Here are a few possible ways to make toast fancier than regular toast:

1. Use bread made from heirloom wheat which is harvested by orphans, milled by lesbians, baked by Italian monks, sliced by ninjas, and slathered in butter made from the milk of cows fed only foie gras.

2. Hire a robot submarine to grab some leftover bread from the wreckage of the Titanic. Then have this priceless bread toasted by your butler over the flames coming from the exhaust pipe of your platinum rocket car. Have your butler drench it in butter made from Christina Hendricks’ breast milk. Then the butler has to commit suicide so he can never reveal this awesome recipe.

3. Create some molecular gastronomy bread made from molecules, then sous vide it for several months, then caramelize the crust with a satellite- mounted laser. The “butter” is actually yellow wax into which you have somehow infused artificial butter flavor through a very complex process.

4. Two words: Faberge Bread.

5. Or you could go to Dinette and eat some of the fancy toast they sell there.

Everybody knows that Dinette is awesome. It’s been in the same Capitol Hill location for years. The interior, turquoise and yellow and dimly lit, with tiny antique tables and mismatched plates, is simultaneously precious and wizened: just like Bjork! I hadn’t been to Dinette in years, but we were prompted by a deal from Groupon or Rue La La or one of those places.

You can imagine my surprise when I saw a whole section on Dinette’s menu, dedicated to toast of all things: I was definitely more surprised than the time I saw a monkey in a tree outside my dad’s friend’s house (true, but boring, story), yet much less surprised than when I discovered that your mom can read (at a 3rd grade level).

We started with the pork belly and arugula toast ($6). Crusty slices of toasted baguette, sliced on the bias into ovals, were topped with aioli, a bright green bale of arugula, and a neat rectangle of pork belly confit. This was delicious: the pork belly had been seared outside, but so tender inside that when you bit it, it melted like a housewife’s panties during a George Clooney interview. The pork belly was topped with a sharp orange marmalade which, along with the arugula’s peppery crunch, kept the toast from veering off into a fatty abyss. “Fatty abyss” is my pet name for your mom.

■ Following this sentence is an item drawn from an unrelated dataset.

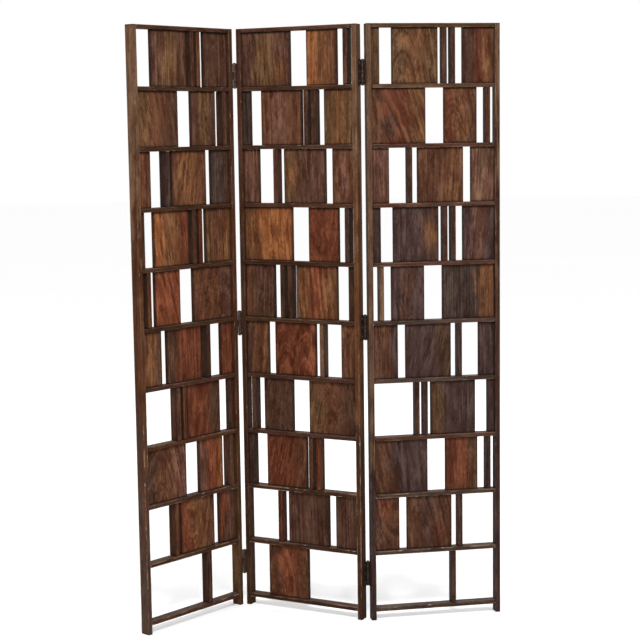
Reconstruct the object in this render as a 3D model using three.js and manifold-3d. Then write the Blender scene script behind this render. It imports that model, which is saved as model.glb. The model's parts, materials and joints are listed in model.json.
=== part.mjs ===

Next up, also at $6, was a rapini pesto toast. Personally I’m getting fed up with pestos made of whatever the fuck plant you feel like using that day. Why not make Brussels sprout pesto? Or bay leaf pesto? Why stop there? Why not just refer to polenta as “corn pesto?” Or make a “pesto” out of green Chiclets? That swooshing sound you just heard was law and order flying out of the window! That having been said, the rapini pesto, dark green and a little bitter, worked well on this toast, paired as it was with a layer of melted gruyere, nutty like a Teabagger’s election platform. On top were some superfluous chunks of pickled red pepper which kept falling off.

The chicken liver mousse toast ($7) was better than the rapini pesto toast: this one was spackled with a thick smear of velvety chicken liver mousse. Embedded into this savory mortar were tiny fractal florets of romanseco, that bastard child of broccoli and cauliflower which, if it didn’t exist, millions of disgusted 3rd graders would have had to invent. There were also some more of the same pickled peppers from the rapini pesto toast. They worked better this time, since they stuck to the mousse instead of falling off, and the tangy spice kept the mousse in check.

I was getting toast fatigue by this point, so we got a beet salad with escarole and radicchio ($11). The price tag seemed steep but it was a pretty bigass salad. The bitterness of the chicories was barely cantilevered by the sanguine cubes of beet and the creaminess of the bleu cheese in this, the Alexander Calder of salads.

A big bowl of gnocchi ($18) was tasty: fluffy vaginas of pasta floated in a delicate cheese sauce. Twined through here and there were rich shreds of braised pork shoulder and dotted with toasted pine nuts. A dark green patchwork of braised greens completed this picture.

Dinette has elevated toast to an art form. I would be in no way saddened if they eliminated all of the other menu items and concentrated solely on toast. They could serve panzanella! They could eliminate dessert and just serve cinnamon toast! Instead of wine, they just served carafes of blended up toast! That, my friends, would be a true uTOASTpia! What an awesome pun I just made!